アサルト13 要塞警察
ジョン・カーペンターの作品とは違って、襲撃に明確な動機付けがなされており、事件の発端も理解できるものだった。その点で大きく異なる本作だが、残念に思う反面、これはこれでおもしろかった。
最初に倒れた襲撃者が、身分を明らかにするものを携行していたことにはがっかりしたが、よくよく考えてみれば、部外者に対して身分証を提示する必要が出てくることもあるだろうから、やはり携行は必須か。
とするとこれは、ジョン・カーペンターの作品とは違うのだというメッセージだったのかもしれない。敵が何者であるかをあっさりと明かして、ただのリメイクではないことを見る者に告げたのだろう。そう考えれば、がっかりするほど早かった種明かしにも合点がゆく。
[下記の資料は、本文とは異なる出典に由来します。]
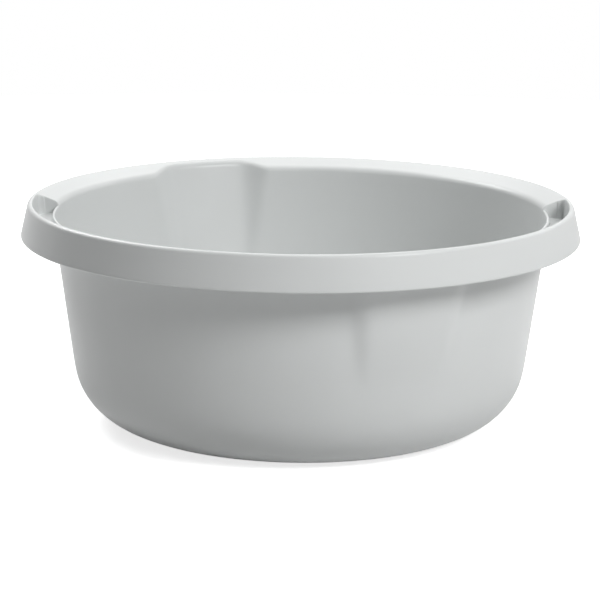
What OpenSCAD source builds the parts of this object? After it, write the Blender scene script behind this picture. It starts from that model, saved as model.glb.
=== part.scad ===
// Round washing up bowl, one injection moulding in light grey polypropylene.
// The origin is the centre of the base's resting face, +Z is up and +X is to the right
// as the bowl is seen from its front, which faces -Y.

/* [Basin] */
// Height of the rim's top above the resting face
bowl_h = 142.5; // [110:0.5:180]
// Thickness of the basin's wall
wall_t = 1.8; // [1.4:0.1:3]
// Thickness of the basin's floor
floor_t = 2; // [1.4:0.1:4]
// Lean of the wall from upright, which frees it from its mould
wall_draft = 7.45; // [4:0.05:10]
// Outside radius between the wall and the base
corner_r = 41; // [20:1:55]
// Radius where the wall rolls over into the rim
mouth_r = 5.3; // [3:0.1:7]

/* [Rim] */
// Diameter across the rim where its top and its skirt would meet in a sharp corner
rim_d = 350; // [300:1:420]
// Width of the rim from that corner to the outside of the wall
rim_w = 14.4; // [12:0.1:20]
// Fall of the rim's top towards the basin
rim_slope = 21; // [12:0.5:24]
// Thickness of the rim's top and of the skirt
rim_t = 2; // [1.4:0.1:3]
// Radius of the rim's outer edge
edge_r = 2.6; // [1.5:0.1:3.5]
// Depth of the skirt below the rim's top
skirt_h = 21.5; // [18:0.5:35]
// Lean of the skirt from upright, outwards going down
skirt_flare = 13.25; // [5:0.25:18]
// Radius inside the corner between the rim's top and the skirt
skirt_fillet = 2; // [1:0.1:3]

/* [Grip pockets] */
// Angle behind the X axis at which each pocket ends
pocket_back = 4.7; // [2:0.1:12]
// Angle in front of the X axis at which each pocket ends
pocket_front = 37; // [25:0.5:45]
// Depth of the pocket's floor below the rim's top, beside the basin
pocket_depth = 12.8; // [10:0.1:14]
// Further drop of that floor towards the skirt
pocket_fall = 1; // [0:0.1:2.5]
// Depth below the rim's top of the sill between the pocket and the basin
sill_depth = 7.9; // [6:0.1:9]
// Radius of the sill's edge over the pocket
sill_r = 0.9; // [0.4:0.1:1.4]
// Width of the lip that is left of the rim's top beside a pocket
lip_w = 3.1; // [2.4:0.1:4]
// Lean of the lip's inner face from upright
lip_draft = 3; // [1:0.5:6]
// Thickness of the pocket's floor, end walls and outer wall
pocket_t = 1.8; // [1.4:0.1:2.5]

/* [Flutes] */
// Angle of the first flute's middle from the X axis, with the second one opposite
flute_angle = 114.5; // [100:0.5:125]
// Depth of a flute at the rim, measured outwards from the wall
flute_depth = 8.4; // [4:0.1:9]
// Length of a flute below the rim's top
flute_len = 87; // [50:1:100]
// Half width of a flute's even face, as an angle about the bowl's axis
flute_face = 9; // [4:0.1:10]
// Half width of a whole flute at the rim, as an angle about the bowl's axis
flute_half = 17.4; // [12:0.1:20]

/* [Hidden] */
$fn = 180;

bowl_colour = [0.79, 0.81, 0.80];
overlap = 1;
arc_step = 6;
flute_steps = 24;
rim_r = rim_d / 2;
wall_r = rim_r - rim_w;
lean = tan(wall_draft);
slope = tan(rim_slope);
flare = tan(skirt_flare);
// A flute's solid reaches inwards to this radius, well inside the wall
core_r = wall_r - 2 * rim_w;

// Outside radius of the wall at a depth below the rim's top
function wall_out(depth) = wall_r - depth * lean;

// Inside radius of the wall at a depth below the rim's top
function wall_in(depth) = wall_out(depth) - wall_t / cos(wall_draft);

// Outside radius of the skirt at a depth below the rim's top
function skirt_out(depth) = rim_r + depth * flare;

// Point at a radius and an angle
function polar(r, a) = [r * cos(a), r * sin(a)];

// Points of an arc about a centre, from one angle to another
function arc(centre, r, from, to) =
    let (steps = ceil(abs(to - from) / arc_step))
    [for (i = [0 : steps]) centre + polar(r, from + (to - from) * i / steps)];

// The rim's outer edge is an arc that touches the level of the rim's top and the skirt
edge_centre = [rim_r - edge_r * tan(45 - skirt_flare / 2), bowl_h - edge_r];

// Height of the rim's sloping top and of its underside at a radius
function rim_top(r) = edge_centre[1] + edge_r / cos(rim_slope) + (r - edge_centre[0]) * slope;
function rim_under(r) = rim_top(r) - rim_t / cos(rim_slope);
function rim_middle(r) = (rim_top(r) + rim_under(r)) / 2;

// Where a line that leans by k from radius r0 at the rim's top meets one at the rim's slope
// that has height z0 on the bowl's axis
function meeting(r0, k, z0) =
    let (depth = (bowl_h - z0 - r0 * slope) / (1 - k * slope))
    [r0 - depth * k, bowl_h - depth];

// The wall's inside rolls over into the rim's top on this arc
mouth_centre = meeting(
    wall_in(0) + mouth_r / cos(wall_draft),
    lean,
    rim_top(0) - mouth_r / cos(rim_slope)
);
mouth_arc = arc(mouth_centre, mouth_r, 180 - wall_draft, 90 + rim_slope);

// The skirt's inside meets the rim's underside on this arc
fillet_centre = meeting(
    rim_r - (rim_t + skirt_fillet) / cos(skirt_flare),
    -flare,
    rim_under(0) - skirt_fillet / cos(rim_slope)
);
fillet_arc = arc(fillet_centre, skirt_fillet, skirt_flare, 90 + rim_slope);

// Radius of the lip's inner face at a depth below the rim's top
function lip_in(depth) = rim_r - lip_w - depth * tan(lip_draft);

// Outline of a basin from its axis: a floor, a round corner and the foot of a leaning wall
function basin_outline(r0, floor_z, radius) =
    let (
        centre_z = floor_z + radius,
        centre_r = r0 - (bowl_h - centre_z) * lean - radius / cos(wall_draft)
    )
    concat([[0, floor_z]], arc([centre_r, centre_z], radius, -90, -wall_draft));

// Share of a flute's depth that is left at an angle from its middle
function flute_share(a) =
    let (edge = max(0, (abs(a) - flute_face) / (flute_half - flute_face)))
    (1 + cos(180 * min(1, edge))) / 2;

// One flute as a leaning prism, whose face stands out from a wall that has radius r0 at the
// rim's top and sinks back into that wall at the flute's foot
module flute(r0) {
    face_r = r0 + flute_depth;
    face_lean = atan(lean + flute_depth / flute_len);
    below = (flute_len + overlap) / cos(face_lean);
    face = [for (i = [0 : flute_steps])
        let (a = flute_half * (2 * i / flute_steps - 1))
        polar(r0 + flute_depth * flute_share(a), a)];
    section = concat([polar(core_r, flute_half), polar(core_r, -flute_half)], face);
    translate([face_r, 0, bowl_h])
        rotate([0, face_lean, 0])
        translate([0, 0, -below])
        linear_extrude(below + mouth_r)
        polygon([for (p = section) [(p[0] - face_r) * cos(face_lean), p[1]]]);
}

// The outside of one flute, up into the thickness of the rim
module flute_outside() {
    intersection() {
        flute(wall_r);
        rotate_extrude()
            polygon([[0, 0], [rim_r, 0], [rim_r, rim_middle(rim_r)], [0, rim_middle(0)]]);
    }
}

// The inside of one flute, up through the rim's top
module flute_inside() {
    flute(wall_in(0));
}

// Both flutes, opposite each other
module at_flutes() {
    for (turn = [0, 180])
        rotate([0, 0, flute_angle + turn])
        children();
}

// The rim's sloping top, its rounded edge and the skirt that hangs from it
module rim() {
    hem_r = rim_t / 2;
    hem_depth = skirt_h - hem_r;
    hem_centre = [skirt_out(hem_depth) - hem_r / cos(skirt_flare), bowl_h - hem_depth];
    root_r = wall_in(0) - overlap;
    rotate_extrude()
        polygon(concat(
            [[root_r, rim_under(root_r)], [root_r, rim_top(root_r)]],
            arc(edge_centre, edge_r, 90 + rim_slope, skirt_flare),
            arc(hem_centre, hem_r, skirt_flare, skirt_flare - 180),
            fillet_arc
        ));
}

// Upright sector over the angle of a right hand grip pocket, longer by extra at each end
module pocket_span(extra) {
    back = pocket_back + extra;
    front = -pocket_front - extra;
    far_r = 2 * rim_r;
    linear_extrude(bowl_h + overlap)
        polygon([[0, 0], polar(far_r, front), polar(far_r, (back + front) / 2), polar(far_r, back)]);
}

// The body of one pocket below the rim's top: its floor, its end walls and its outer wall
module pocket_tub() {
    floor_z = bowl_h - pocket_depth - pocket_t;
    side_r = lip_in(pocket_depth + pocket_fall) + pocket_t;
    half_r = (wall_r + side_r) / 2;
    root_r = wall_out(pocket_depth) - wall_t / 2;
    intersection() {
        rotate_extrude()
            polygon([
                [root_r, floor_z],
                [half_r, floor_z],
                [side_r, floor_z - pocket_fall],
                [side_r, rim_middle(side_r)],
                [root_r, rim_middle(root_r)]
            ]);
        pocket_span(pocket_t / wall_r * 180 / PI);
    }
}

// The space in one pocket, from its floor up through the rim's top and over the sill
module pocket_space() {
    sill_z = bowl_h - sill_depth;
    inner_r = wall_in(sill_depth) - mouth_r;
    half_r = (wall_r + rim_r - lip_w) / 2;
    foot = pocket_depth + pocket_fall;
    intersection() {
        rotate_extrude()
            polygon(concat(
                [[inner_r, bowl_h + overlap], [inner_r, sill_z]],
                arc([wall_out(sill_depth) - sill_r, sill_z - sill_r], sill_r, 90, 0),
                [
                    [wall_out(pocket_depth), bowl_h - pocket_depth],
                    [half_r, bowl_h - pocket_depth],
                    [lip_in(foot), bowl_h - foot],
                    [lip_in(-overlap), bowl_h + overlap]
                ]
            ));
        pocket_span(0);
    }
}

// Both grip pockets, mirror images of each other
module at_pockets() {
    children();
    mirror([1, 0, 0])
        children();
}

// The basin's outside, up into the thickness of the rim
module basin_outside() {
    top_z = rim_middle(wall_r);
    rotate_extrude()
        polygon(concat(
            basin_outline(wall_r, 0, corner_r),
            [[wall_out(bowl_h - top_z), top_z], [0, top_z]]
        ));
}

// The basin's inside, up through the mouth
module basin_inside() {
    mouth_top = mouth_arc[len(mouth_arc) - 1];
    rotate_extrude()
        polygon(concat(
            basin_outline(wall_in(0), floor_t, corner_r - wall_t),
            mouth_arc,
            [[mouth_top[0], bowl_h + overlap], [0, bowl_h + overlap]]
        ));
}

// The whole moulding
module bowl() {
    color(bowl_colour)
        difference() {
            union() {
                basin_outside();
                at_flutes() flute_outside();
                rim();
                at_pockets() pocket_tub();
            }
            basin_inside();
            at_flutes() flute_inside();
            at_pockets() pocket_space();
        }
}

bowl();
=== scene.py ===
from math import atan, atan2, cos, hypot, pi, radians, sin, sqrt, tan

import bmesh
import bpy
from mathutils import Matrix, Vector


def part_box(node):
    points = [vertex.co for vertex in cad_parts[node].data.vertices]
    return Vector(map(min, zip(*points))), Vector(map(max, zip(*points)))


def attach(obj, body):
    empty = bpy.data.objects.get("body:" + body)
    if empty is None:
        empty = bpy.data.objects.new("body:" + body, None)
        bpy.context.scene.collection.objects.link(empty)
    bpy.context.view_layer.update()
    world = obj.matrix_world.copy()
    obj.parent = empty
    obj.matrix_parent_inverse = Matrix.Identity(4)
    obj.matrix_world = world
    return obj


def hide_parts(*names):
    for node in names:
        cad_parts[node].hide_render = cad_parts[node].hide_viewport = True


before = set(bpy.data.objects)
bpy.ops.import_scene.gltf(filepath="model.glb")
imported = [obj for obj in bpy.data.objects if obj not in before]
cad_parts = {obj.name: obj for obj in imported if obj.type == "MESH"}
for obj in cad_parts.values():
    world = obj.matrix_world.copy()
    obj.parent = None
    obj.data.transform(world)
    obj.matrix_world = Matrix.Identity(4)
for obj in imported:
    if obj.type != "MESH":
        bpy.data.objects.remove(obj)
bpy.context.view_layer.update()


# The bowl is one injection moulding in light grey polypropylene with an even wall. It
# leaves its mould upwards, so the wall and the two flutes lean outwards going up, and the
# skirt that stiffens the rim leans outwards going down.

bowl_foot, bowl_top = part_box("bowl")
height = bowl_top[2] - bowl_foot[2]
reach = (bowl_top[0] - bowl_foot[0]) / 2
plastic = 0.0018
floor_thickness = 0.002
rim_plastic = 0.002
corner_radius = 0.041
wall_lean = tan(radians(7.45))
mouth_radius = 0.0053
rim_width = 0.0144
rim_slope = radians(21)
edge_radius = 0.0026
root_radius = 0.001
skirt_lean = radians(13.25)
skirt_depth = 0.0215
skirt_fillet = 0.002
hem_radius = rim_plastic / 2
hem_depth = skirt_depth - hem_radius
rim_radius = reach - hem_radius + hem_radius / cos(skirt_lean) - hem_depth * tan(skirt_lean)
wall_radius = rim_radius - rim_width

flute_azimuths = (radians(114.5), radians(294.5))
flute_depth = 0.0084
flute_length = 0.087
flute_face = radians(9)
flute_half = radians(17.4)
flute_softness = 0.0003

pocket_back = radians(4.6)
pocket_front = radians(37)
pocket_depth = 0.0128
pocket_fall = 0.001
pocket_plastic = 0.0018
sill_depth = 0.0079
sill_edge = 0.0008
lip_width = 0.0031
lip_draft = tan(radians(3))
lip_edge = 0.0008
lip_turn = radians(12)
pocket_fillet = 0.001
pocket_corner = 0.004
end_step = radians(0.36)
slot_radius = 0.0007
slot_depth = 0.0095


def on_circle(centre, radius, angle):
    """A point on a circle in the plane of the bowl's section, as a radius and a height."""
    return Vector((centre[0] + radius * cos(angle), centre[1] + radius * sin(angle)))


def arc(centre, radius, start, end, points):
    """Points of an arc from one angle to another."""
    turn = (end - start) / (points - 1)
    return [on_circle(centre, radius, start + turn * i) for i in range(points)]


def between(start, end, points):
    """Points evenly spaced between two points, both left out."""
    return [start.lerp(end, (i + 1) / (points + 1)) for i in range(points)]


def smooth_step(amount):
    """Rises from 0 to 1 without a corner as the amount does."""
    held = min(1, max(0, amount))
    return held * held * held * (held * (held * 6 - 15) + 10)


edge_setback = edge_radius * tan(pi / 4 - skirt_lean / 2)
edge_centre = Vector((rim_radius - edge_setback, height - edge_radius))


def rim_height(radius, sunk=0):
    """Height at a radius of the rim's sloping top, or of a line that lies deeper in it."""
    level = edge_centre[1] + (edge_radius - sunk) / cos(rim_slope)
    return level + (radius - edge_centre[0]) * tan(rim_slope)


def meeting(radius, lean, sunk):
    """Where a line that starts at a radius at the rim's height meets a line along the rim."""
    fall = height - rim_height(radius, sunk)
    depth = fall / (1 - lean * tan(rim_slope))
    return Vector((radius - depth * lean, height - depth))


def bulge(share, depth):
    """How far a flute stands out of the wall at a depth, and how fast it sinks back there."""
    if share == 0:
        return 0, 0
    fade = flute_depth / flute_length
    proud = flute_depth * share - depth * fade
    rounded = sqrt(proud * proud + flute_softness * flute_softness)
    return (proud + rounded) / 2, (1 + proud / rounded) / 2 * fade


def wall_at(share, depth, inset=0):
    """Radius of the wall's outside at a depth below the rim, or of a face inside it."""
    plain = wall_radius - inset / cos(atan(wall_lean)) - depth * wall_lean
    return plain + bulge(share, depth)[0]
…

そして早々に敵の正体が知れたからこそ、ジョン・カーペンターの要塞警察を見るのだという意識は消え去り、別の作品を見る心構えにつながった。襲撃者が手際よく署内に侵入したあたりで、これはひょっとするとと読めた展開ではあるものの、はっきりと示されないことには古い作品をいつまでも引きずったことだろう。
リメイクであるにもかかわらず、おれの映画を見ろとでも言わんばかりの大胆な演出には恐れ入った。主人公の背中を映していたのに、次の瞬間には鏡の中でこちらを向く主人公が映るというさりげないシーンも見事だった。